The design is one thing, but a TVR without some white-knuckle speed is just not a real TVR. The Griffith will feature a tweaked Ford Coyote 5-litre V8 engine – pretty much the same one that sits in the current Ford Mustang. It has been designed to sit as far back as possible, giving a front mid-engined feel to the TVR (see the picture). No actual tech figures are available as yet, but seeing as the Coyote V8 in its Mustang form puts out around 415bhp, then we can surely expect slightly more than that for the lightweight Griffith.

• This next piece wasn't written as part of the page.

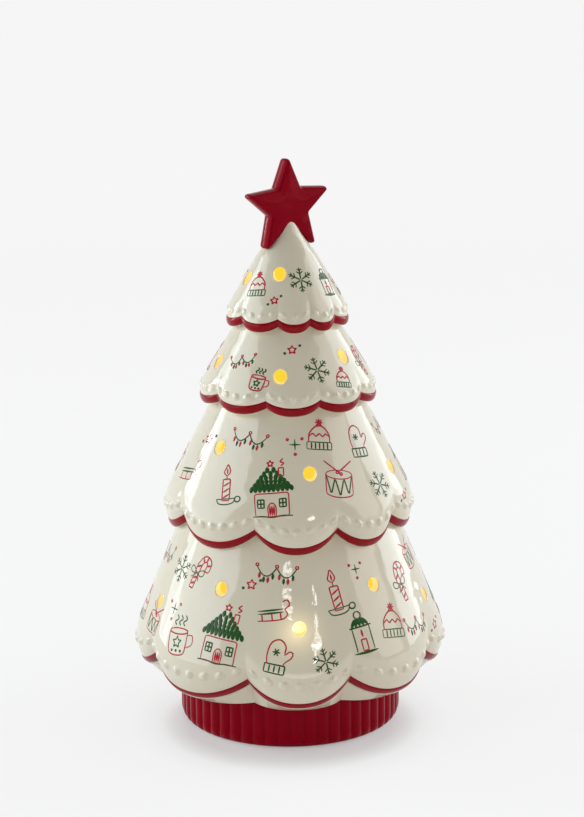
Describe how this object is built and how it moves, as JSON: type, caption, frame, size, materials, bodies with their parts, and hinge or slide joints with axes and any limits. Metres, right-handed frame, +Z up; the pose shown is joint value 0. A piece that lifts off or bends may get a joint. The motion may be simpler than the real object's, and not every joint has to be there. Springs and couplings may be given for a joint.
{
  "type": "led christmas tree",
  "caption": "Tabletop glazed ceramic tree with flared scalloped tiers, a star, a fluted base and a pull-out battery light unit.",
  "frame": {"origin": "on the surface the tree stands on, under its middle", "axes": "+Z up to the star, -Y to the front of the picture's view, +X to the right of that view"},
  "size_m": [0.1656, 0.1653, 0.3],
  "materials": {
    "ivory_glaze": "glossy ivory glaze with red and green printed line motifs",
    "red_glaze": "glossy deep red glaze",
    "white_plastic": "fine matte moulding",
    "black_plastic": "matte",
    "grey_rubber": "matte",
    "clear_silicone": "soft, slightly milky",
    "steel": "nickel plated",
    "cell_sleeve": "plain blue jacket with bare steel ends",
    "board_green": "solder mask",
    "lamp_epoxy": "lit warm white epoxy",
    "resistor_tan": "lacquered",
    "red_sleeve": "wire insulation"
  },
  "bodies": {
    "tree": {"tree_shell": "ivory_glaze", "hem_band_1": "red_glaze", "hem_band_2": "red_glaze", "hem_band_3": "red_glaze", "hem_band_4": "red_glaze", "star_topper": "red_glaze", "base_ring": "red_glaze", "foot_pad_1": "grey_rubber", "foot_pad_2": "grey_rubber", "foot_pad_3": "grey_rubber", "foot_pad_4": "grey_rubber"},
    "light_unit": {"module_plate": "white_plastic", "module_cover": "white_plastic", "seal_ring": "clear_silicone", "module_screw_1": "steel", "module_screw_2": "steel", "module_screw_3": "steel", "battery_1": "cell_sleeve", "battery_2": "cell_sleeve", "battery_3": "cell_sleeve", "battery_spring_1": "steel", "battery_spring_2": "steel", "battery_spring_3": "steel", "contact_negative": "steel", "contact_link_right": "steel", "contact_link_left": "steel", "contact_positive": "steel", "led_board": "board_green", "led_lamp": "lamp_epoxy", "led_holder": "black_plastic", "resistor": "resistor_tan", "switch_body": "black_plastic", "wire_red": "red_sleeve", "wire_black": "black_plastic", "wire_switch": "black_plastic"},
    "door": {"battery_door": "white_plastic"},
    "slider": {"switch_slider": "black_plastic"}
  },
  "joints": [
    {"name": "tree_lift_off", "type": "slide", "parent": "light_unit", "child": "tree", "axis": [0, 0, 1], "range_m": [0, 0.05]},
    {"name": "battery_door_hinge", "type": "hinge", "parent": "light_unit", "child": "door", "pos_m": [0, 0.01545, 0.002], "axis": [1, 0, 0], "range_deg": [0, 75]},
    {"name": "switch_slide", "type": "slide", "parent": "light_unit", "child": "slider", "axis": [1, 0, 0], "range_m": [0, 0.004]}
  ]
}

An interesting point to note is that size was especially important for this TVR Griffith; while Gordon Murray wanted to head down the road of a smaller, tighter vehicle (his personal preference), it had to be acknowledged that sports cars are possibly bigger now that they used to be. Edgar wanted to make sure that when TVR comes back, it looks right – and that includes size. So while width is increased slightly compared to recent history TVRs, the car will still sit slightly shorter than a Porsche 911. It’s not just about aesthetics either, as the new TVR Griffith is being planned for TVR’s reintroduction to the 24 Hour Le Mans endurance race too, and a wider car should handle better. The car does not have a rear anti-roll bar either, allowing more grip and feel. It might be taking time, but the new TVR Griffith is on its way.